Short problem. Examine the entries and show every line in which the word "frame" is found.

Material provided.
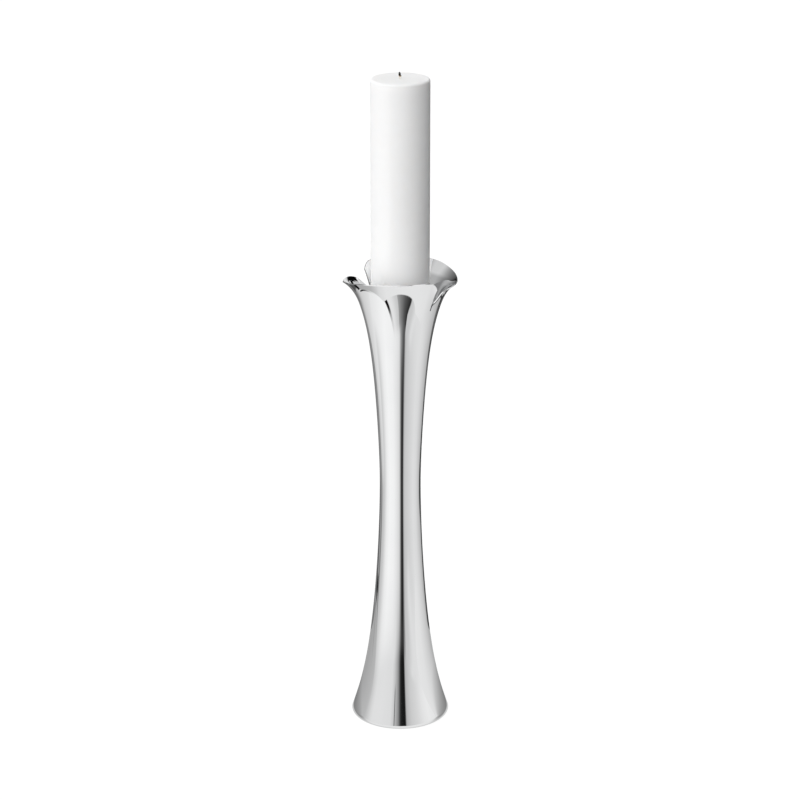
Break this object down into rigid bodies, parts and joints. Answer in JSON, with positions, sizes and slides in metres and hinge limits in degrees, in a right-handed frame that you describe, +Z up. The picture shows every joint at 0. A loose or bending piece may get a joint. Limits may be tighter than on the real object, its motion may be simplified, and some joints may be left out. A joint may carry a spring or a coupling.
{
  "type": "pillar candle holder",
  "caption": "Tall polished trumpet-shaped candle holder with a petal-cut flared mouth, weighted foot and lift-off pillar candle.",
  "frame": {"origin": "centre of the foot, on the plane the felt pad rests on", "axes": "+Z up along the body's axis; -Y towards the side with a slit to its right"},
  "size_m": [0.1174, 0.1126, 0.7019],
  "materials": {
    "polished_shell": "mirror polished",
    "seat_steel": "satin",
    "spike_steel": "turned",
    "fastener_steel": "zinc plated",
    "rod_steel": "drawn",
    "ballast_iron": "as cast",
    "plate_steel": "pressed",
    "felt": "pressed felt",
    "wax": "smooth wax",
    "wick": "charred braid"
  },
  "bodies": {
    "holder": {"body_shell": "polished_shell", "seat_plate": "seat_steel", "candle_spike": "spike_steel", "spike_washer": "fastener_steel", "rod_coupler": "fastener_steel", "tie_rod": "rod_steel", "ballast_weight": "ballast_iron", "base_plate": "plate_steel", "foot_washer": "fastener_steel", "foot_nut": "fastener_steel", "felt_pad": "felt"},
    "candle": {"candle_wax": "wax", "candle_wick": "wick"}
  },
  "joints": [
    {"name": "candle_lift", "type": "slide", "parent": "holder", "child": "candle", "axis": [0, 0, 1], "range_m": [0, 0.1]}
  ]
}
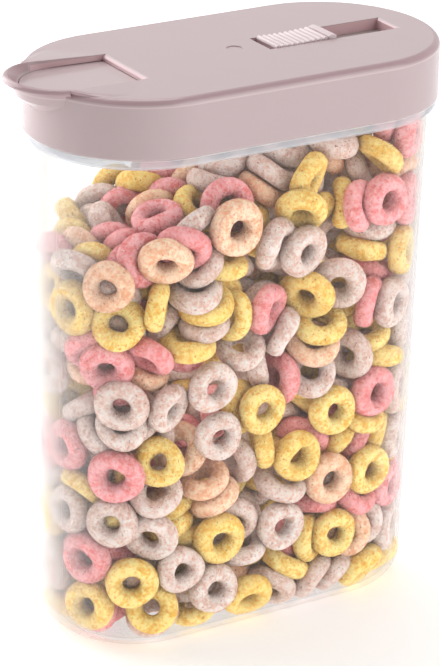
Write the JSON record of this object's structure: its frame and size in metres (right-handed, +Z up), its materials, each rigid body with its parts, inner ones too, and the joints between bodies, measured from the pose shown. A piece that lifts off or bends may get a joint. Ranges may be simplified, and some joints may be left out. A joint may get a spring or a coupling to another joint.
{
  "type": "cereal container",
  "caption": "Clear racetrack-plan cereal keeper with a press-on lid; a ribbed thumb slide in the lid draws back a flat gate that closes a raised pouring spout.",
  "frame": {"origin": "centre of the container's flat base", "axes": "+Z up; X across the width; the pouring spout points to -Y and the thumb slide lies at +Y"},
  "size_m": [0.082, 0.1711, 0.2166],
  "materials": {
    "clear_plastic": "clear, polished, slightly milky",
    "lid_plastic": "satin gloss",
    "guide_plastic": "satin",
    "gate_plastic": "satin gloss",
    "button_plastic": "satin gloss",
    "seal_rubber": "matt, translucent white"
  },
  "bodies": {
    "container": {"container_body": "clear_plastic"},
    "lid": {"lid_cap": "lid_plastic", "guide_plate": "guide_plastic", "lid_seal": "seal_rubber"},
    "slider": {"slide_gate": "gate_plastic", "thumb_button": "button_plastic"}
  },
  "joints": [
    {"name": "lid_lift", "type": "slide", "parent": "container", "child": "lid", "axis": [0, 0, 1], "range_m": [0, 0.04]},
    {"name": "gate_slide", "type": "slide", "parent": "lid", "child": "slider", "axis": [0, 1, 0], "range_m": [0, 0.0256]}
  ]
}
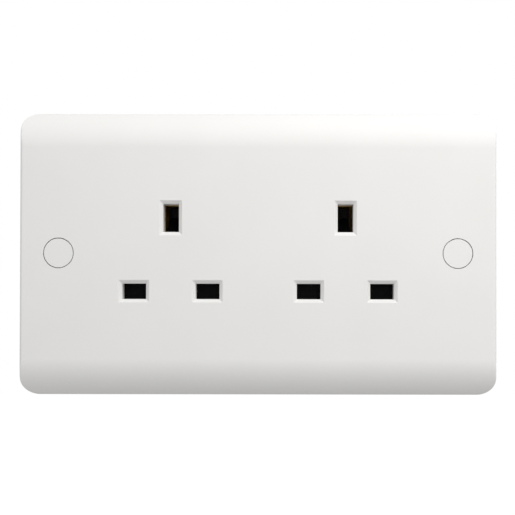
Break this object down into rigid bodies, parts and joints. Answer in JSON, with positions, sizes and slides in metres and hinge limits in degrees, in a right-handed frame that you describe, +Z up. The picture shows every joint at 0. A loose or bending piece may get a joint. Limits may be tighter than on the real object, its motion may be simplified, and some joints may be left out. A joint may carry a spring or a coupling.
{
  "type": "unswitched double socket",
  "caption": "White unswitched double wall socket: a soft-edged moulded plate with sprung shutters, brass contacts and wire terminals in a black rear housing.",
  "frame": {"origin": "middle of the plate between the two fixing screws, on the wall's surface", "axes": "+X along the plate to the right as seen from the room, +Y into the wall, +Z up"},
  "size_m": [0.146, 0.033, 0.086],
  "materials": {
    "white_moulding": "smooth white moulded thermoset with a satin gloss",
    "black_moulding": "black moulded thermoset, slightly matt",
    "black_shutter": "black moulded nylon",
    "brass_strip": "rolled brass strip, slightly dull",
    "brass_block": "cut brass bar",
    "plated_screw": "nickel-plated steel",
    "spring_steel": "drawn spring wire"
  },
  "bodies": {
    "socket": {"front_plate": "white_moulding", "rear_housing": "black_moulding", "screw_cap_left": "white_moulding", "screw_cap_right": "white_moulding", "fixing_screw_left": "plated_screw", "fixing_screw_right": "plated_screw", "shutter_spring_left": "spring_steel", "shutter_spring_right": "spring_steel", "line_bar": "brass_strip", "neutral_bar": "brass_strip", "earth_strap": "brass_strip", "line_terminal": "brass_block", "neutral_terminal": "brass_block", "earth_terminal_left": "brass_block", "earth_terminal_right": "brass_block", "line_terminal_screw": "plated_screw", "neutral_terminal_screw": "plated_screw", "earth_terminal_screw_left": "plated_screw", "earth_terminal_screw_right": "plated_screw", "assembly_screw_upper": "plated_screw", "assembly_screw_lower": "plated_screw", "assembly_screw_left": "plated_screw", "assembly_screw_right": "plated_screw"},
    "left_shutter": {"shutter_left": "black_shutter"},
    "right_shutter": {"shutter_right": "black_shutter"}
  },
  "joints": [
    {"name": "left_shutter_slide", "type": "slide", "parent": "socket", "child": "left_shutter", "axis": [0, 0, -1], "range_m": [0, 0.0054], "stiffness_N_per_m": 120, "springref_m": -0.006, "deforming": ["shutter_spring_left"]},
    {"name": "right_shutter_slide", "type": "slide", "parent": "socket", "child": "right_shutter", "axis": [0, 0, -1], "range_m": [0, 0.0054], "stiffness_N_per_m": 120, "springref_m": -0.006, "deforming": ["shutter_spring_right"]}
  ]
}
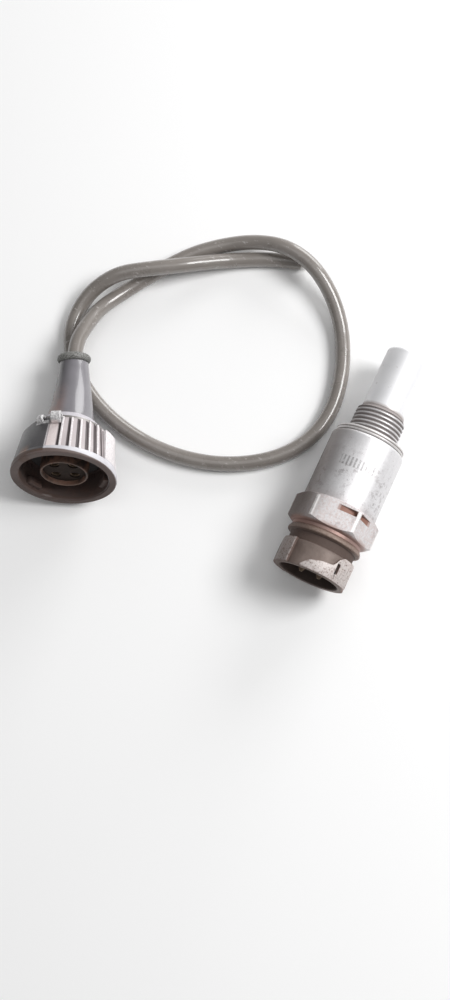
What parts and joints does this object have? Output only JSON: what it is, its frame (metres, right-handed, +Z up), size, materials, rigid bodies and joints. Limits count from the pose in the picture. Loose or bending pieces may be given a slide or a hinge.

Solution to the problem.
Break this object down into rigid bodies, parts and joints. Answer in JSON, with positions, sizes and slides in metres and hinge limits in degrees, in a right-handed frame that you describe, +Z up. The picture shows every joint at 0. A loose or bending piece may get a joint. Limits may be tighter than on the real object, its motion may be simplified, and some joints may be left out. A joint may carry a spring or a coupling.
  "frame": {"origin": "centre of the foot, on the plane the felt pad rests on", "axes": "+Z up along the body's axis; -Y towards the side with a slit to its right"},
Write the JSON record of this object's structure: its frame and size in metres (right-handed, +Z up), its materials, each rigid body with its parts, inner ones too, and the joints between bodies, measured from the pose shown. A piece that lifts off or bends may get a joint. Ranges may be simplified, and some joints may be left out. A joint may get a spring or a coupling to another joint.
  "frame": {"origin": "centre of the container's flat base", "axes": "+Z up; X across the width; the pouring spout points to -Y and the thumb slide lies at +Y"},
Break this object down into rigid bodies, parts and joints. Answer in JSON, with positions, sizes and slides in metres and hinge limits in degrees, in a right-handed frame that you describe, +Z up. The picture shows every joint at 0. A loose or bending piece may get a joint. Limits may be tighter than on the real object, its motion may be simplified, and some joints may be left out. A joint may carry a spring or a coupling.
  "frame": {"origin": "middle of the plate between the two fixing screws, on the wall's surface", "axes": "+X along the plate to the right as seen from the room, +Y into the wall, +Z up"},
What parts and joints does this object have? Output only JSON: what it is, its frame (metres, right-handed, +Z up), size, materials, rigid bodies and joints. Limits count from the pose in the picture. Loose or bending pieces may be given a slide or a hinge.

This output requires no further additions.